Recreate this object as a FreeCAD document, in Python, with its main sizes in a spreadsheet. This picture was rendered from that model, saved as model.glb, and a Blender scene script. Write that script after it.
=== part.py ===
==
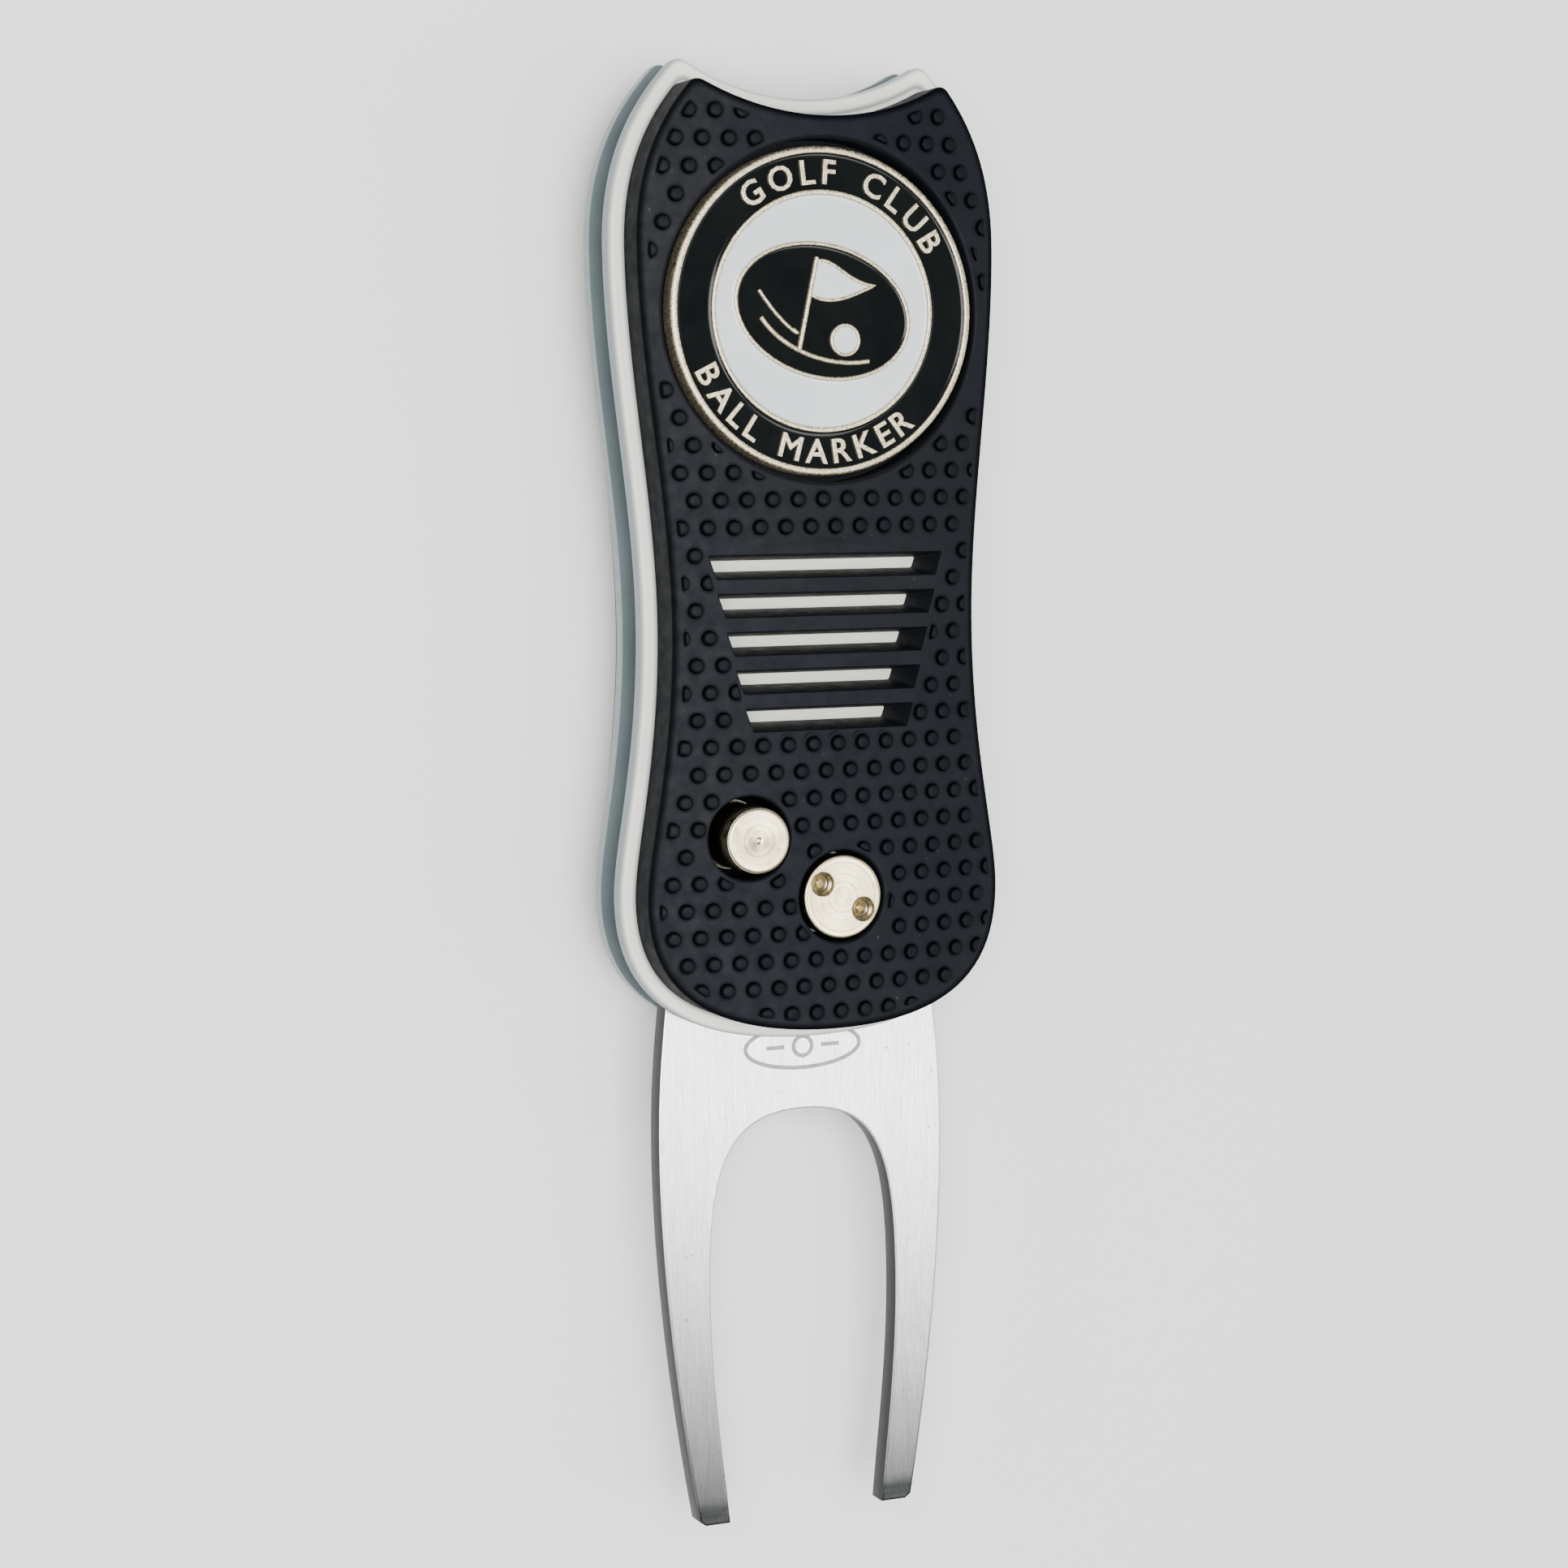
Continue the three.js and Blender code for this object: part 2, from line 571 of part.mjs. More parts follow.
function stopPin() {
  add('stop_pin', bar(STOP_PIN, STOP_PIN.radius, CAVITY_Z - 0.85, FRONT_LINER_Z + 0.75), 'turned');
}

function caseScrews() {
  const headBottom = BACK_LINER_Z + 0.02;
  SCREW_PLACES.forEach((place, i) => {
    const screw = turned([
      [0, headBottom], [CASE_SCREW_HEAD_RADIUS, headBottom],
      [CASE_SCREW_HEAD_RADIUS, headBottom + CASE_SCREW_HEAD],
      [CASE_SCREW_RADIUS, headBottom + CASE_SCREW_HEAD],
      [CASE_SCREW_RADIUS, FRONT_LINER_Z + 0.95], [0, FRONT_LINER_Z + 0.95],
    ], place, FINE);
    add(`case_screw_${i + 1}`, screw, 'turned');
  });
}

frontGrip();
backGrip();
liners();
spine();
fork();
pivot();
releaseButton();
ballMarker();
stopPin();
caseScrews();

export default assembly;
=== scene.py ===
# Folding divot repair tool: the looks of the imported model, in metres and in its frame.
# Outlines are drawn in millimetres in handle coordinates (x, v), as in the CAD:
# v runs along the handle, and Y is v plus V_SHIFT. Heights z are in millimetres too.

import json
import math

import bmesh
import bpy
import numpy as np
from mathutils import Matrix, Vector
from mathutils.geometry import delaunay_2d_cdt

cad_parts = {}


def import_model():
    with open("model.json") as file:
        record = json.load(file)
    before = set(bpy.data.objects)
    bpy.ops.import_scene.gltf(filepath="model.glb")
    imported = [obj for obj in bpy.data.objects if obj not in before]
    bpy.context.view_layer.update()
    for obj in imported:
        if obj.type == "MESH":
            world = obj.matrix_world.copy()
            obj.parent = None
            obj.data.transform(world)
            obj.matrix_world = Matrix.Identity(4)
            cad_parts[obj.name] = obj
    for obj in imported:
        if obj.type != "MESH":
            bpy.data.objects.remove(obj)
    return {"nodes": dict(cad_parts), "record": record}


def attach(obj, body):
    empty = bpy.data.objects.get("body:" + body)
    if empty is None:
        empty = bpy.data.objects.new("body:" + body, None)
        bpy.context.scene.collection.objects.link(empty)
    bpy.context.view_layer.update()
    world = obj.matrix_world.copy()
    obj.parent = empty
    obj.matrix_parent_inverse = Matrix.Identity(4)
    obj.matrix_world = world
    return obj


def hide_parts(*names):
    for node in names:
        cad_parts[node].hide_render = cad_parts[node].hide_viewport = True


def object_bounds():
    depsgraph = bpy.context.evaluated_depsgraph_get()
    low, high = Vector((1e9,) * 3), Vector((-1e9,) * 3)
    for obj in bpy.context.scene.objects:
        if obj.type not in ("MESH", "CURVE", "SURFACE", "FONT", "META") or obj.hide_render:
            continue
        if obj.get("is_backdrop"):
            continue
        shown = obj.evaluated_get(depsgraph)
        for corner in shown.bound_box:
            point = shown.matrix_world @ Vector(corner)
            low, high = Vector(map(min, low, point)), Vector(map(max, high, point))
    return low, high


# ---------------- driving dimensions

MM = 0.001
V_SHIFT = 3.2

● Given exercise
Of all the entries above, repeat only the lines from the line that has "frontGrip();" to the line that has "point = shown.matrix_world", both lines included, exactly.

● Response for this exercise
frontGrip();
backGrip();
liners();
spine();
fork();
pivot();
releaseButton();
ballMarker();
stopPin();
caseScrews();

export default assembly;
=== scene.py ===
# Folding divot repair tool: the looks of the imported model, in metres and in its frame.
# Outlines are drawn in millimetres in handle coordinates (x, v), as in the CAD:
# v runs along the handle, and Y is v plus V_SHIFT. Heights z are in millimetres too.

import json
import math

import bmesh
import bpy
import numpy as np
from mathutils import Matrix, Vector
from mathutils.geometry import delaunay_2d_cdt

cad_parts = {}


def import_model():
    with open("model.json") as file:
        record = json.load(file)
    before = set(bpy.data.objects)
    bpy.ops.import_scene.gltf(filepath="model.glb")
    imported = [obj for obj in bpy.data.objects if obj not in before]
    bpy.context.view_layer.update()
    for obj in imported:
        if obj.type == "MESH":
            world = obj.matrix_world.copy()
            obj.parent = None
            obj.data.transform(world)
            obj.matrix_world = Matrix.Identity(4)
            cad_parts[obj.name] = obj
    for obj in imported:
        if obj.type != "MESH":
            bpy.data.objects.remove(obj)
    return {"nodes": dict(cad_parts), "record": record}


def attach(obj, body):
    empty = bpy.data.objects.get("body:" + body)
    if empty is None:
        empty = bpy.data.objects.new("body:" + body, None)
        bpy.context.scene.collection.objects.link(empty)
    bpy.context.view_layer.update()
    world = obj.matrix_world.copy()
    obj.parent = empty
    obj.matrix_parent_inverse = Matrix.Identity(4)
    obj.matrix_world = world
    return obj


def hide_parts(*names):
    for node in names:
        cad_parts[node].hide_render = cad_parts[node].hide_viewport = True


def object_bounds():
    depsgraph = bpy.context.evaluated_depsgraph_get()
    low, high = Vector((1e9,) * 3), Vector((-1e9,) * 3)
    for obj in bpy.context.scene.objects:
        if obj.type not in ("MESH", "CURVE", "SURFACE", "FONT", "META") or obj.hide_render:
            continue
        if obj.get("is_backdrop"):
            continue
        shown = obj.evaluated_get(depsgraph)
        for corner in shown.bound_box:
            point = shown.matrix_world @ Vector(corner)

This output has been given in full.